Telstra’s revenue for the six months to December 31 fell by 3.4 per cent to $12.2 billion as the company’s net profit slipped from $1.23 billion a year ago, including a $50 million hit from the summer’s fire crisis.

Telstra will, however, keep its interim dividend unchanged, delivering a fully franked 8.0 cents per share, inclusive of a special dividend of 3.0 cents.

Telstra has also reaffirmed the upgraded FY20 guidance it announced in September, when it flagged a slower than expected drain of broadband customers to the government­owned NBN.

The company’s stock slipped on Wednesday afternoon amid rumours a draft version of chief executive Andy Penn’s results address had been leaked.

The company confirmed on Wednesday evening this might have been the case, with an administra­tion error to blame.

Mr Penn (pictured) said

Telstra was making strong progress on its T22 transforma­tion strategy, with underlying fixed costs dropping by $422 million, or 12.1 per cent, over the half-year period.

Telstra said it had completed 6900 of the 8000 net job cuts flagged in June 2018, with 6300 people having left the company during the past 18 months. Total underlying fixed cost reductions have now hit about $1.6 billion since FY16.

“While (the results) reflect the headwinds we continue to face in the migration to the NBN, they also show we are starting to build positive underlying financial momentum,” he said yesterday.

Telstra’s NBN headwinds were about $360 million, with the company estimating it has now shouldered 60 per cent of the total NBN impact.

Mr Penn repeated his view that climate change would be the defining challenge of the decade.

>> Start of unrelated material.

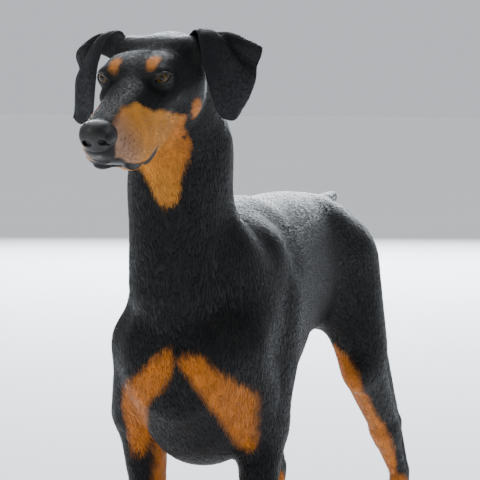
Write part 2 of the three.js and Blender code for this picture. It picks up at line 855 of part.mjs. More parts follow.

“While it is popular to have an opinion on what others should be doing about climate, including government, what I am focused on is what we are doing as a company and personally as an individual,” he said.

Telstra’s retail customer services increased by 159,000 in the half, bringing the total to 18.5 million.

Mobile revenue increased by 0.3 per cent to $5.3 billion with growth in hardware partly offset by declines in postpaid handheld, prepaid handheld and mobile broadband.